• [WRITTEN TASK]:
Transcribe, exactly as they appear, the line that contains "return nodes", the line that contains "bpy.data.objects.remove(obj)", and every line in between, and nothing else.

Stored records
★ ★ ★ ★ ★

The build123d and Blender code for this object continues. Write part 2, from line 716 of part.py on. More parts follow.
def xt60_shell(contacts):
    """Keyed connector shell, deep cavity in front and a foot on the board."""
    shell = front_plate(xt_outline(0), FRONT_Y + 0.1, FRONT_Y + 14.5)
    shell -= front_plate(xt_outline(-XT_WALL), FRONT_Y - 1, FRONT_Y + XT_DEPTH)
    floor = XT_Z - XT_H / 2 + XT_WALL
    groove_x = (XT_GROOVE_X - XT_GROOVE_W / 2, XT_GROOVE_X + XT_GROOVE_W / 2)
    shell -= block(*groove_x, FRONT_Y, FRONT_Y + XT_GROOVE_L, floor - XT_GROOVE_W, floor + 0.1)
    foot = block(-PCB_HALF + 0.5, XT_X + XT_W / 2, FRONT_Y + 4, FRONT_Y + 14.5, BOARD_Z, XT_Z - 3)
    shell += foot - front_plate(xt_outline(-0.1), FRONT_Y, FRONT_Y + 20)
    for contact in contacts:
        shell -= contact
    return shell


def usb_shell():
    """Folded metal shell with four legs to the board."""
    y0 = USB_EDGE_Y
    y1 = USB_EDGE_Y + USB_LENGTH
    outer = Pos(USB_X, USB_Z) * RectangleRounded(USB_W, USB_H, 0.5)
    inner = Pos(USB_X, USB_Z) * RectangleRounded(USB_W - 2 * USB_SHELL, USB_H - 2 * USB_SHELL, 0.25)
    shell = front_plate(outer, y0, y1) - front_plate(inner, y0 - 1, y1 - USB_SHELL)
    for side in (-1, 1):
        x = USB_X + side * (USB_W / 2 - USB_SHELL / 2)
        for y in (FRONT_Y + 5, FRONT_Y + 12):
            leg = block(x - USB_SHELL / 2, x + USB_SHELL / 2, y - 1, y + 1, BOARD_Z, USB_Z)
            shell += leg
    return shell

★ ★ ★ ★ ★

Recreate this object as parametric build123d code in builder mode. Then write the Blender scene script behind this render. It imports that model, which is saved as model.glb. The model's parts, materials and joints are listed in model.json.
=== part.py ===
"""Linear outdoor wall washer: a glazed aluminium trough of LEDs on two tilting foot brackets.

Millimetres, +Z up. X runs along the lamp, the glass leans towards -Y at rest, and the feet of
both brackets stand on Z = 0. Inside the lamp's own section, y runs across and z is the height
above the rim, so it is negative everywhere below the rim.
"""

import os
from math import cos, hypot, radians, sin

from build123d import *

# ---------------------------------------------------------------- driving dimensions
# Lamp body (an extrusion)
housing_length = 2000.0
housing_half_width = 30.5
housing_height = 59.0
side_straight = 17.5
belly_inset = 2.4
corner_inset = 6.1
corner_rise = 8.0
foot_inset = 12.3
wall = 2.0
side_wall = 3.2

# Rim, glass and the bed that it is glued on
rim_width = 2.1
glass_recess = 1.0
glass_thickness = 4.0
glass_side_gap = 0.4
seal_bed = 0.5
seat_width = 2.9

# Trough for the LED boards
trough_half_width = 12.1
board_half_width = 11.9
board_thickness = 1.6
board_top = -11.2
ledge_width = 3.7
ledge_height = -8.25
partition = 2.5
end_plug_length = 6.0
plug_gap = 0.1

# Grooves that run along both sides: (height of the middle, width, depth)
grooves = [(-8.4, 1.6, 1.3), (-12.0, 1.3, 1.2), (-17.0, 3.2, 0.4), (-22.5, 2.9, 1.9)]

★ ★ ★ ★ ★

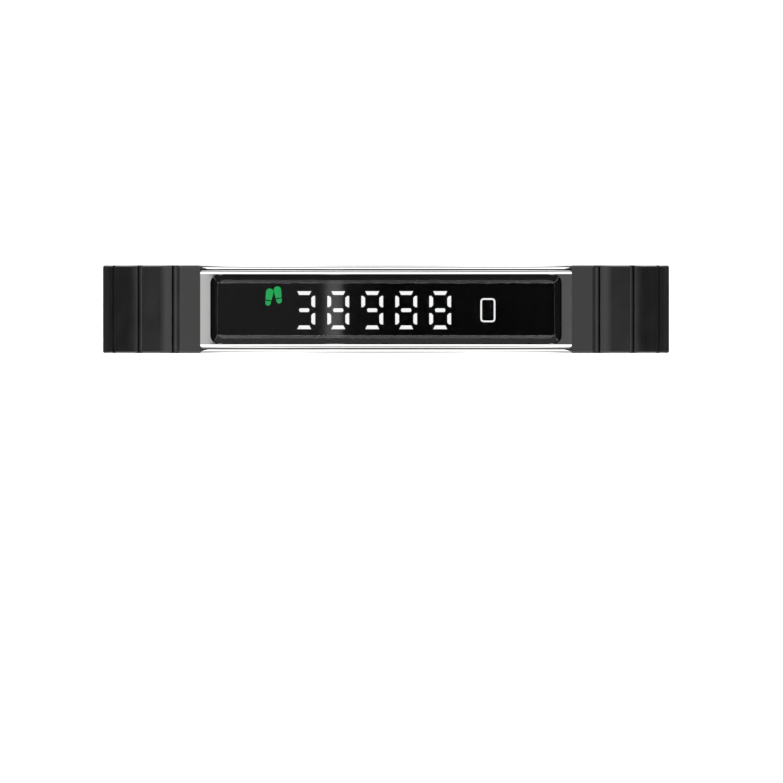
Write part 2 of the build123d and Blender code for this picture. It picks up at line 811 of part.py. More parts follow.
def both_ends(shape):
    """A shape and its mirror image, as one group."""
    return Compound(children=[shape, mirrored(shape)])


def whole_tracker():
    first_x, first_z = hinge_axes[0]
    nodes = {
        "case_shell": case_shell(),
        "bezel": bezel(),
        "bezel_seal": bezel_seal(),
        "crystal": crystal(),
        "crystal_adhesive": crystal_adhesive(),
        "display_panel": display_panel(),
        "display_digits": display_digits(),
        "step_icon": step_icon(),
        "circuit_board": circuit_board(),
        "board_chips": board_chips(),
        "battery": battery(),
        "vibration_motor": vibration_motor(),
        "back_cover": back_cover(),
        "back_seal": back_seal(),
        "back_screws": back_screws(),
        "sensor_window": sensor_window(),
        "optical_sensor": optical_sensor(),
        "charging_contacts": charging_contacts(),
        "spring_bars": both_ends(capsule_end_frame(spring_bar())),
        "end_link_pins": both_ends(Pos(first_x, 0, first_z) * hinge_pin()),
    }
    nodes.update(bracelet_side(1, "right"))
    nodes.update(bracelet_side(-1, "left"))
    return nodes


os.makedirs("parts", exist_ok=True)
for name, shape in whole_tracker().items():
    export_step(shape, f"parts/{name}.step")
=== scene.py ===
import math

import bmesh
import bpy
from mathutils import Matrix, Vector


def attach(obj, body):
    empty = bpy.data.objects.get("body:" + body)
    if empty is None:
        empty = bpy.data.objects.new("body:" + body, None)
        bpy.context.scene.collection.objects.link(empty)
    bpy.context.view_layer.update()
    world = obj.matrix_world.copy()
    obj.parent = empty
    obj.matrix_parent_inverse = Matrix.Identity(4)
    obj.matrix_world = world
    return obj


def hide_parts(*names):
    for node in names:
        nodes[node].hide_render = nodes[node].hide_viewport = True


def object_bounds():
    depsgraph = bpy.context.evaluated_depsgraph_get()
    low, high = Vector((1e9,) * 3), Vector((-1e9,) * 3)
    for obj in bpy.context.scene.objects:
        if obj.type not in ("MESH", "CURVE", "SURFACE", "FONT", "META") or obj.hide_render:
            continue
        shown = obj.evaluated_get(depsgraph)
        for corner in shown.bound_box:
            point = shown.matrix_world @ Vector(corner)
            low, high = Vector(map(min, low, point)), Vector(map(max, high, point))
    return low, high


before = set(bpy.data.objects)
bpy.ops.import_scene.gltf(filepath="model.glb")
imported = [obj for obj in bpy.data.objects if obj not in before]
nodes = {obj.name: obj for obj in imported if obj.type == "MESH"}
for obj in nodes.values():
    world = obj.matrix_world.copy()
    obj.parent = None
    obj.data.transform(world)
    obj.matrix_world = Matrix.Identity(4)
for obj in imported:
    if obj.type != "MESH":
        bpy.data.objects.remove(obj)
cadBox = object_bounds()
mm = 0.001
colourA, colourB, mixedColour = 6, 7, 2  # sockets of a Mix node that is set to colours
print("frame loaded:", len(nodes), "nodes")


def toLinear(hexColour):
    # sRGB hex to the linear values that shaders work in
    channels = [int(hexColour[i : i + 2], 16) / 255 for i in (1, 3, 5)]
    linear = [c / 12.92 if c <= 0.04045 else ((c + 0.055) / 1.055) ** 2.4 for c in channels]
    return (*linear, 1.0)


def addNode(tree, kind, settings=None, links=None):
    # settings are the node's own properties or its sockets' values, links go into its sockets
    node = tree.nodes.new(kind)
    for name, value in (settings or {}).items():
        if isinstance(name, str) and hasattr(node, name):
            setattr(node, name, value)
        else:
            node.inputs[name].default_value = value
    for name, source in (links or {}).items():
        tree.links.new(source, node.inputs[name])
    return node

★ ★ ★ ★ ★

• [ANSWER TO THIS TASK]:
    return nodes


os.makedirs("parts", exist_ok=True)
for name, shape in whole_tracker().items():
    export_step(shape, f"parts/{name}.step")
=== scene.py ===
import math

import bmesh
import bpy
from mathutils import Matrix, Vector


def attach(obj, body):
    empty = bpy.data.objects.get("body:" + body)
    if empty is None:
        empty = bpy.data.objects.new("body:" + body, None)
        bpy.context.scene.collection.objects.link(empty)
    bpy.context.view_layer.update()
    world = obj.matrix_world.copy()
    obj.parent = empty
    obj.matrix_parent_inverse = Matrix.Identity(4)
    obj.matrix_world = world
    return obj


def hide_parts(*names):
    for node in names:
        nodes[node].hide_render = nodes[node].hide_viewport = True


def object_bounds():
    depsgraph = bpy.context.evaluated_depsgraph_get()
    low, high = Vector((1e9,) * 3), Vector((-1e9,) * 3)
    for obj in bpy.context.scene.objects:
        if obj.type not in ("MESH", "CURVE", "SURFACE", "FONT", "META") or obj.hide_render:
            continue
        shown = obj.evaluated_get(depsgraph)
        for corner in shown.bound_box:
            point = shown.matrix_world @ Vector(corner)
            low, high = Vector(map(min, low, point)), Vector(map(max, high, point))
    return low, high


before = set(bpy.data.objects)
bpy.ops.import_scene.gltf(filepath="model.glb")
imported = [obj for obj in bpy.data.objects if obj not in before]
nodes = {obj.name: obj for obj in imported if obj.type == "MESH"}
for obj in nodes.values():
    world = obj.matrix_world.copy()
    obj.parent = None
    obj.data.transform(world)
    obj.matrix_world = Matrix.Identity(4)
for obj in imported:
    if obj.type != "MESH":
        bpy.data.objects.remove(obj)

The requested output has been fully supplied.